Set down exactly the lines from the one with "1), round(box.ZLength, 1))" to the one with "zip(*points))), Vector(map(max, zip(*points)))", both included, and no line outside that range.

··· Information provided ···

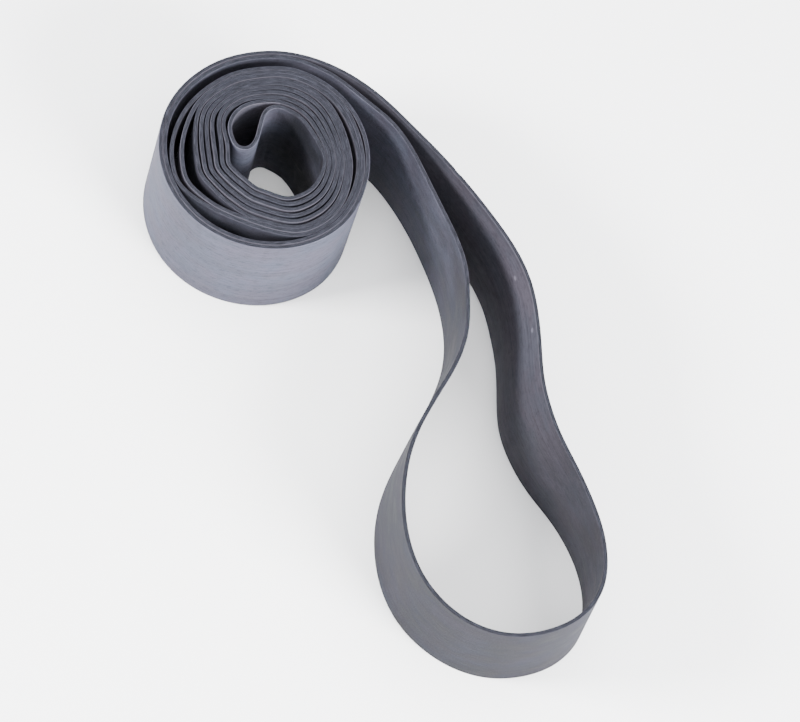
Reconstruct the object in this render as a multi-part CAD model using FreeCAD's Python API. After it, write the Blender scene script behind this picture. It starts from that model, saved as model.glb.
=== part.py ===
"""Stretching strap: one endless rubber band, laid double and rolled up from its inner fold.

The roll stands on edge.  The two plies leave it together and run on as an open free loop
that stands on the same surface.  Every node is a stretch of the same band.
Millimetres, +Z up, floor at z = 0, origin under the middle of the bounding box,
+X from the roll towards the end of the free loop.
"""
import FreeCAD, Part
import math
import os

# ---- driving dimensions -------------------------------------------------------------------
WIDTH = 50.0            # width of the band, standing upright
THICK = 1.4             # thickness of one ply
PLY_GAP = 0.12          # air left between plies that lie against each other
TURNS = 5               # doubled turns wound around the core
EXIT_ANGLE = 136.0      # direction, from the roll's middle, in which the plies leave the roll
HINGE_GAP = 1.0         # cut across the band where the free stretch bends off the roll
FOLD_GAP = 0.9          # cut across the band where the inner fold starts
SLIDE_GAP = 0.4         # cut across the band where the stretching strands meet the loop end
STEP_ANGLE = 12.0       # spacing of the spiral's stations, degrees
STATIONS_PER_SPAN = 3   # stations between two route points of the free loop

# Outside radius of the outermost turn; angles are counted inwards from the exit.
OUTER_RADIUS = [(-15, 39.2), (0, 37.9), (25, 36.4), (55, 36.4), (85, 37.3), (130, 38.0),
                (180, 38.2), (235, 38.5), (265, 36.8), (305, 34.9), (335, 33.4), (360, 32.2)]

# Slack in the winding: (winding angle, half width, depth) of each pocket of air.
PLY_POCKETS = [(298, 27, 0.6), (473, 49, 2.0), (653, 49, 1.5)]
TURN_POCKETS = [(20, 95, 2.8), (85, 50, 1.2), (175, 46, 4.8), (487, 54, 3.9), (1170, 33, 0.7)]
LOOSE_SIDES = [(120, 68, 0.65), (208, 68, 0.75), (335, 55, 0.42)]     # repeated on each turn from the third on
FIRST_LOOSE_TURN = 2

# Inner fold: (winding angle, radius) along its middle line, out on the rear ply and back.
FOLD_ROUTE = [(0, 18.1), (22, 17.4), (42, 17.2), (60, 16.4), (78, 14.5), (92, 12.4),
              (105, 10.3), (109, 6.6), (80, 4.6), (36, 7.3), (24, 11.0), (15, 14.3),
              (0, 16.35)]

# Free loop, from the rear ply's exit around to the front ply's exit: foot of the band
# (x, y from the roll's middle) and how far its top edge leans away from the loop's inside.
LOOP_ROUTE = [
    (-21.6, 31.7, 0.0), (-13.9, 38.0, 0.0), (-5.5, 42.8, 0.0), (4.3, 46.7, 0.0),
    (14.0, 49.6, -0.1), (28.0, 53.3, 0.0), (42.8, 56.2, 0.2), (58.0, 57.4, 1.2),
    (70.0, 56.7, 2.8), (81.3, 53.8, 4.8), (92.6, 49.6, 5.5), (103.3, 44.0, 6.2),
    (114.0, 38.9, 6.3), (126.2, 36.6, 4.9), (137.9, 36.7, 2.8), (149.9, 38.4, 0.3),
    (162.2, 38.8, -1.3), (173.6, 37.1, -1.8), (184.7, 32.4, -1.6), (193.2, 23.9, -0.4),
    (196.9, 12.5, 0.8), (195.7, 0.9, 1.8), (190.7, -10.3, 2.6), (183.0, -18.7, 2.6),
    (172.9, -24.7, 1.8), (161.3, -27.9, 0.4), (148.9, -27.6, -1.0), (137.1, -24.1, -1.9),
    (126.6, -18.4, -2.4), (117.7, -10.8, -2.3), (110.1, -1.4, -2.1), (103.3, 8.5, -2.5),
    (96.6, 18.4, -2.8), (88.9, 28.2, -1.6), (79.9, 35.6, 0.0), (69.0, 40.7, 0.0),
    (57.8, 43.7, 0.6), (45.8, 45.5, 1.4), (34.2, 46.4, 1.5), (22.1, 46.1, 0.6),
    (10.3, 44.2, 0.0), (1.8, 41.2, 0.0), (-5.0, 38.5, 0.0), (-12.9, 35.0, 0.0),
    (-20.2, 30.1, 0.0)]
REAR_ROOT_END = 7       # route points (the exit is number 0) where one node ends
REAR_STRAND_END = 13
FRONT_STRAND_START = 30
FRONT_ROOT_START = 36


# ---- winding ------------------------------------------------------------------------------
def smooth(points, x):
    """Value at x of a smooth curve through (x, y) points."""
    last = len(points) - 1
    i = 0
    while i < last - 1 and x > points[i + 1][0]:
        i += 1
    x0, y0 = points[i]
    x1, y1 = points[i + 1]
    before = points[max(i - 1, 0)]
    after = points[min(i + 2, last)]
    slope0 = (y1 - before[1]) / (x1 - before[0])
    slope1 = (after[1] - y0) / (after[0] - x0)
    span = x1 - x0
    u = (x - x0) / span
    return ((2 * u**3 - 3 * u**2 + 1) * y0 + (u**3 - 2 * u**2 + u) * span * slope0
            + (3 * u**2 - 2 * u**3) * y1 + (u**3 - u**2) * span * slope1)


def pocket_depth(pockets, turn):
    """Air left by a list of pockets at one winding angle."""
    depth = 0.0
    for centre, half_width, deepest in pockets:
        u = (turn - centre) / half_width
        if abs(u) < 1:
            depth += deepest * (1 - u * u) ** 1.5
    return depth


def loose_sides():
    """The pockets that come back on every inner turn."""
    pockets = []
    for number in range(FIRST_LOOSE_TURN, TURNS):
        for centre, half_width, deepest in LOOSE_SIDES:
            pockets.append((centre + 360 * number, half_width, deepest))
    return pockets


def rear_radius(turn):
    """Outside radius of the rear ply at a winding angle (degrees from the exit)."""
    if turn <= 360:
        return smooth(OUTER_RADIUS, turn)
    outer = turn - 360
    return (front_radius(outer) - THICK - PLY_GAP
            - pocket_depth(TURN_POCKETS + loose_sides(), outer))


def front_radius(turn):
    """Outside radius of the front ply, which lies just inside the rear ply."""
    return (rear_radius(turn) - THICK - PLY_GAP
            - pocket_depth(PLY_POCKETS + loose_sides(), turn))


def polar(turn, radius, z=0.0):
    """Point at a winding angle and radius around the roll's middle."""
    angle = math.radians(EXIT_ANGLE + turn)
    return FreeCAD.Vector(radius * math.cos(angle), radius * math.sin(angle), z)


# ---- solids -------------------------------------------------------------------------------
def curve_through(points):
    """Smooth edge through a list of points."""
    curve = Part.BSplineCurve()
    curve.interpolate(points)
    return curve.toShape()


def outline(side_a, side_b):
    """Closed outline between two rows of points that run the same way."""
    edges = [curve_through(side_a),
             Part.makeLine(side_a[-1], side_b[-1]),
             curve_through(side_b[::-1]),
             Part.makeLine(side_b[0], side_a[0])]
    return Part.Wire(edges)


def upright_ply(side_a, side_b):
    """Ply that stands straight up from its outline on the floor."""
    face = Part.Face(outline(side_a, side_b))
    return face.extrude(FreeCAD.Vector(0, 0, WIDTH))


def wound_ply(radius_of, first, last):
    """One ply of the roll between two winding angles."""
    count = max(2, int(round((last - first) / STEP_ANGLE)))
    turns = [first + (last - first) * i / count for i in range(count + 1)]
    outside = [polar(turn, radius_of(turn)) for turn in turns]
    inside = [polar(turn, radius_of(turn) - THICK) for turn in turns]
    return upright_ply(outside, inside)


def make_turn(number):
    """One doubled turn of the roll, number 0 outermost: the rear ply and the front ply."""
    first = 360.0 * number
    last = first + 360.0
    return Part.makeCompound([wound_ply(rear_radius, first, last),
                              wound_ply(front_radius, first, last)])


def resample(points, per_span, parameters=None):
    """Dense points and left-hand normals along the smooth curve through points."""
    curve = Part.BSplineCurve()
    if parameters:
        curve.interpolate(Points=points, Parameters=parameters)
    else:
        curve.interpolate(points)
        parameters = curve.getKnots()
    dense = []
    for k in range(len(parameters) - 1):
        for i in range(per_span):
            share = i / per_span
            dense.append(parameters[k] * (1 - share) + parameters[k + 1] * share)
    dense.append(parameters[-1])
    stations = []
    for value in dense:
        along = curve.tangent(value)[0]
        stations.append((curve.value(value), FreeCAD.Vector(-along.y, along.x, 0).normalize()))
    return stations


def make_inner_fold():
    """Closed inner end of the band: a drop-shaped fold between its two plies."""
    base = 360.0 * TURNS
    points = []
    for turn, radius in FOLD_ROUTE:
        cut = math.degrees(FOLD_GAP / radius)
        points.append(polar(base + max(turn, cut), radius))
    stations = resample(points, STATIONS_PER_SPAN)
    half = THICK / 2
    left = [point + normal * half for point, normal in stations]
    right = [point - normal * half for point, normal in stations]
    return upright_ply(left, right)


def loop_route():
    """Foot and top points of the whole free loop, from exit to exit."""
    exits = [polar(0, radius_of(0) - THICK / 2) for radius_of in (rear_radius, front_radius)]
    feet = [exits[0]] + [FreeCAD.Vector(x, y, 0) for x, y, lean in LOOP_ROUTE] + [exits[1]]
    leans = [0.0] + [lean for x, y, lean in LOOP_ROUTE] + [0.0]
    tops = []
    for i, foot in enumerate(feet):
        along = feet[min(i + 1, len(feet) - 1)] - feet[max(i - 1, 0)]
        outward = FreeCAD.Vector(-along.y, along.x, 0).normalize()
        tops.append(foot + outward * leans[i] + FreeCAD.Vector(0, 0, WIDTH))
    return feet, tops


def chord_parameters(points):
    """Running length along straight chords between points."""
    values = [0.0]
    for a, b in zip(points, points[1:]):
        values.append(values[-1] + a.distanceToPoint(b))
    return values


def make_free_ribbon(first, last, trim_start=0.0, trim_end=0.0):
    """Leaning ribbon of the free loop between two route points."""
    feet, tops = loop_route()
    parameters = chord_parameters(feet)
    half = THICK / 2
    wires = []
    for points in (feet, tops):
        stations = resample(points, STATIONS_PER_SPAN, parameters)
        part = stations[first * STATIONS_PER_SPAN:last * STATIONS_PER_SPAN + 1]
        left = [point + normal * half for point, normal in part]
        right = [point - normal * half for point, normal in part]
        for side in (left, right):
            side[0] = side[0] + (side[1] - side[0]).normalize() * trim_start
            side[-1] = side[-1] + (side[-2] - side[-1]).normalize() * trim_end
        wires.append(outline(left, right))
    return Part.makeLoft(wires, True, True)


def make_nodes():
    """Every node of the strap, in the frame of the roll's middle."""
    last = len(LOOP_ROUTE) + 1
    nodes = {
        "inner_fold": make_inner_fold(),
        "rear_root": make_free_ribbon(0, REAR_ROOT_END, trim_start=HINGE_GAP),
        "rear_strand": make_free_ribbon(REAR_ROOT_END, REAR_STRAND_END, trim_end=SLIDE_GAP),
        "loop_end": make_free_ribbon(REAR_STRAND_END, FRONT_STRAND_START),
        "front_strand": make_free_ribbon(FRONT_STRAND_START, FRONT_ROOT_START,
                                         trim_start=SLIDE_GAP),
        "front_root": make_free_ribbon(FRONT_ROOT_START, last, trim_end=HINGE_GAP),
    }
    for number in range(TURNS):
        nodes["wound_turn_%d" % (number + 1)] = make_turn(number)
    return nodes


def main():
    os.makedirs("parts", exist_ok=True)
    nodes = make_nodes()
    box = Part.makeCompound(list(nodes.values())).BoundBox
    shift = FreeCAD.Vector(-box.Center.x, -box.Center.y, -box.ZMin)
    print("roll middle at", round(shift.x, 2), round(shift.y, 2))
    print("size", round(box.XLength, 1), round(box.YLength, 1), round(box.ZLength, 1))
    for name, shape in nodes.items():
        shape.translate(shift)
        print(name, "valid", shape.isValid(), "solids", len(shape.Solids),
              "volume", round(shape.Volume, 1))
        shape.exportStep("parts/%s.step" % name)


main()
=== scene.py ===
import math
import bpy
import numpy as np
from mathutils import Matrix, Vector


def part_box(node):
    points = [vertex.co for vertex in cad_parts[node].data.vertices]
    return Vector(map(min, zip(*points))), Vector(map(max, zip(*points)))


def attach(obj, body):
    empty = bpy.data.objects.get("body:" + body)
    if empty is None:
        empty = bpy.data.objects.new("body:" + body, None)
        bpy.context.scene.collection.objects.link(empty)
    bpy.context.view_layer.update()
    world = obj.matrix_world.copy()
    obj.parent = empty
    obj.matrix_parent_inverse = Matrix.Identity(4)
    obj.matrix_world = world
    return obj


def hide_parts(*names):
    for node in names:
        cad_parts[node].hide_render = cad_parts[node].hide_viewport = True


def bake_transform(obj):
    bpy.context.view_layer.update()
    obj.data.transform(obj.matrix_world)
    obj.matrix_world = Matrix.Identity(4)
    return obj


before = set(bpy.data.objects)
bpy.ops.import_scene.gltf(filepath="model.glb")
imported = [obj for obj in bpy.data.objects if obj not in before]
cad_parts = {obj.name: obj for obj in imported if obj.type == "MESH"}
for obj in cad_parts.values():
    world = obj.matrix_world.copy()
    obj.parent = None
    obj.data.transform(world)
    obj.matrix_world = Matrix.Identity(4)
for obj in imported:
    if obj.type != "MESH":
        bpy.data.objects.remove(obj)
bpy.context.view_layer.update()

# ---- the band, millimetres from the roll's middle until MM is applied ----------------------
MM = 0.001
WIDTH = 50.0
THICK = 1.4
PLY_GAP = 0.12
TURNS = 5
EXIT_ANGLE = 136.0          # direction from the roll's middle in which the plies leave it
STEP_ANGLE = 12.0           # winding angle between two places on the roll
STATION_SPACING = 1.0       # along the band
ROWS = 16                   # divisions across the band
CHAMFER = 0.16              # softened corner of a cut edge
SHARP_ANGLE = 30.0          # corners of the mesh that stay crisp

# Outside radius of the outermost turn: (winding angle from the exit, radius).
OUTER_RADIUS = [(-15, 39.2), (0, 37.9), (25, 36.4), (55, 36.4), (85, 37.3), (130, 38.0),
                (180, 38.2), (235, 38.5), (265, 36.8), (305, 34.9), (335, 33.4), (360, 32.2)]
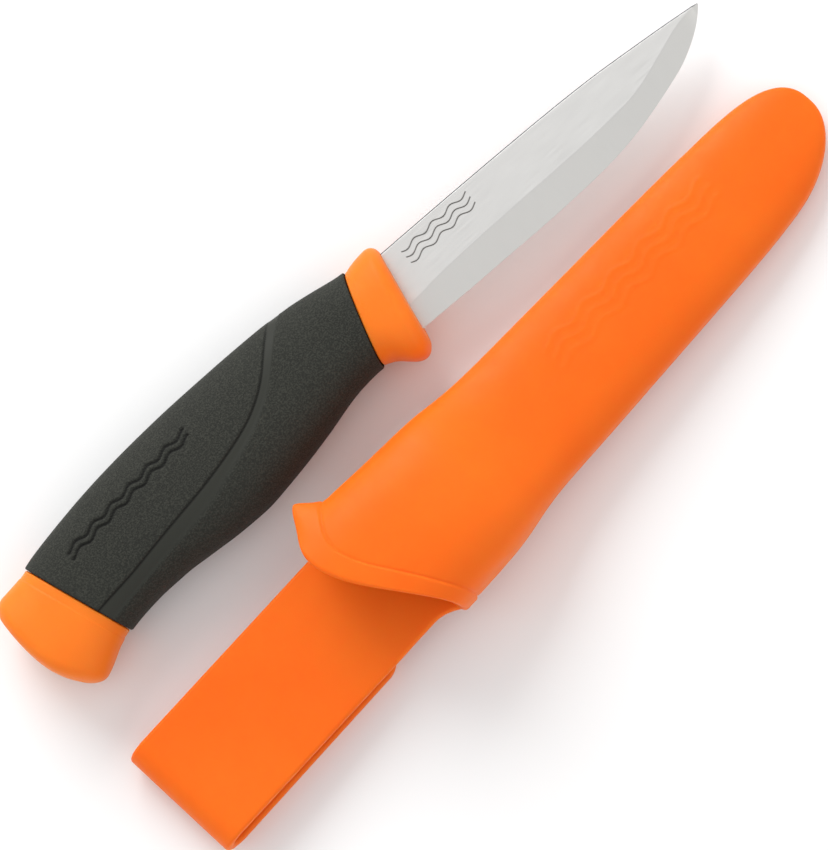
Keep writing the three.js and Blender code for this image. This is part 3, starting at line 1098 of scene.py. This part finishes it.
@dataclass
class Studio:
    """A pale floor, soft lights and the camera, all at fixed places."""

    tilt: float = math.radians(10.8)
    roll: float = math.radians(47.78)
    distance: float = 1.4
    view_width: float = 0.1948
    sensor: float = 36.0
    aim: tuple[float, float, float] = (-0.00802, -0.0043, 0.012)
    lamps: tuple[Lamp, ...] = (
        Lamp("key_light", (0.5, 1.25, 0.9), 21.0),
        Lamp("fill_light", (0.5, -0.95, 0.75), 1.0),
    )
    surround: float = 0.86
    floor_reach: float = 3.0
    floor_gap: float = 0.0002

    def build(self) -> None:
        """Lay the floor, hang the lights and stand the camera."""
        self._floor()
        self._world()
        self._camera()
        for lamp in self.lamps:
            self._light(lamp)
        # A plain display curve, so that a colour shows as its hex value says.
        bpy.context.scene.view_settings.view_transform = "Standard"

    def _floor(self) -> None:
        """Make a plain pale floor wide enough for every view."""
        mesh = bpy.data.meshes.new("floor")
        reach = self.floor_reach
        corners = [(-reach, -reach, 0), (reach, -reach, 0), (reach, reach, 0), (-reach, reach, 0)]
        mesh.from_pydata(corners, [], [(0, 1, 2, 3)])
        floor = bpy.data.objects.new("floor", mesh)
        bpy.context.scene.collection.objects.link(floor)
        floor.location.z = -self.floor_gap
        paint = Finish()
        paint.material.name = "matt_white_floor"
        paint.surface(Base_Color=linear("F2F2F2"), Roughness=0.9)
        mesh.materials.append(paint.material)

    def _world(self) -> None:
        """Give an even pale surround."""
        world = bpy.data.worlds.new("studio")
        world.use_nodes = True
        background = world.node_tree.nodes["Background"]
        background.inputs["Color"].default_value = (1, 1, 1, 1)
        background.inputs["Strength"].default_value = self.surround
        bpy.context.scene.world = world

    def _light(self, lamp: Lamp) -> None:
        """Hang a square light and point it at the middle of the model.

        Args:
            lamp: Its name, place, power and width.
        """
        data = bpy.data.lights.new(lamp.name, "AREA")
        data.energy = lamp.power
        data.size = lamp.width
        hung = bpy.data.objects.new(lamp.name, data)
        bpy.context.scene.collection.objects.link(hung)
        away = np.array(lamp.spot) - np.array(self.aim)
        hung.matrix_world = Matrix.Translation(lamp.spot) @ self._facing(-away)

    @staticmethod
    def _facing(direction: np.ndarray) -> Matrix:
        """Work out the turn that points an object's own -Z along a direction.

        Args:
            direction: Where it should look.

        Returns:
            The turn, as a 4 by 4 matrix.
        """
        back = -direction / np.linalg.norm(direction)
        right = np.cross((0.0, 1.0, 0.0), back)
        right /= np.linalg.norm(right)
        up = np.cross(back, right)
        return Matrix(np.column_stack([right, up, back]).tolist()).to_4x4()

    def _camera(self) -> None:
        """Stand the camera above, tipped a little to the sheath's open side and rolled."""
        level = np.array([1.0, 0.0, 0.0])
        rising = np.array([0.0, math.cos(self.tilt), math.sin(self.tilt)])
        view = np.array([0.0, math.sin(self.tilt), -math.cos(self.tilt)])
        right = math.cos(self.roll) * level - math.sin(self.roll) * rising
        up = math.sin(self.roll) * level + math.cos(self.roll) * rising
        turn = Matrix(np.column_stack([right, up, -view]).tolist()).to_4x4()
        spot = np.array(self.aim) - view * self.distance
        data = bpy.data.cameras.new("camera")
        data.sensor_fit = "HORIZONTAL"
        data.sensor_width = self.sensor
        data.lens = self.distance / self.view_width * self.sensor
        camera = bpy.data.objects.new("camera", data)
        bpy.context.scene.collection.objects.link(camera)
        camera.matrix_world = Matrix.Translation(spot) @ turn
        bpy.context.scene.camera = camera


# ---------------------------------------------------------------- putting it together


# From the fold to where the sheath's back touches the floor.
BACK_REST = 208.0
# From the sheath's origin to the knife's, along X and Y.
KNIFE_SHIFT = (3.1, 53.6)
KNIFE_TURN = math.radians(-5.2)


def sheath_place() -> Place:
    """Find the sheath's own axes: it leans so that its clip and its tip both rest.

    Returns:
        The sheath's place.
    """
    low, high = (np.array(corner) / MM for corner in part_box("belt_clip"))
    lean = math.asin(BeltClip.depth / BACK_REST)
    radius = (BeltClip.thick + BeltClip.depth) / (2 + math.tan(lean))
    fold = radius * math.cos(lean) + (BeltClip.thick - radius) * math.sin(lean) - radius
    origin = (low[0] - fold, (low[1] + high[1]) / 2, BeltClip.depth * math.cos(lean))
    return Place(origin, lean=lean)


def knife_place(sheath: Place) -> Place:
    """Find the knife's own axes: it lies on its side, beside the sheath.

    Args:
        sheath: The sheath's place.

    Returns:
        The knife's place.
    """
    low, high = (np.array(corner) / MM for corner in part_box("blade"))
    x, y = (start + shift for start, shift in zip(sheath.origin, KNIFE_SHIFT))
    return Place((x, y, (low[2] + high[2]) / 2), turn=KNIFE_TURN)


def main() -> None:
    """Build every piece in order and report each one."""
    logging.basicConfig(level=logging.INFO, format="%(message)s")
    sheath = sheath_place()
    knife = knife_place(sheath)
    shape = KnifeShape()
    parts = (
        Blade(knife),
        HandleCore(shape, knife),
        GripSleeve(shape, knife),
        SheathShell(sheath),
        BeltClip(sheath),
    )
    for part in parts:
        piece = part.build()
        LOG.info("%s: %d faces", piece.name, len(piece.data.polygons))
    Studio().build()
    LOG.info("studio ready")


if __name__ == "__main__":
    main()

···

* _Complete answer_:
    print("size", round(box.XLength, 1), round(box.YLength, 1), round(box.ZLength, 1))
    for name, shape in nodes.items():
        shape.translate(shift)
        print(name, "valid", shape.isValid(), "solids", len(shape.Solids),
              "volume", round(shape.Volume, 1))
        shape.exportStep("parts/%s.step" % name)


main()
=== scene.py ===
import math
import bpy
import numpy as np
from mathutils import Matrix, Vector


def part_box(node):
    points = [vertex.co for vertex in cad_parts[node].data.vertices]
    return Vector(map(min, zip(*points))), Vector(map(max, zip(*points)))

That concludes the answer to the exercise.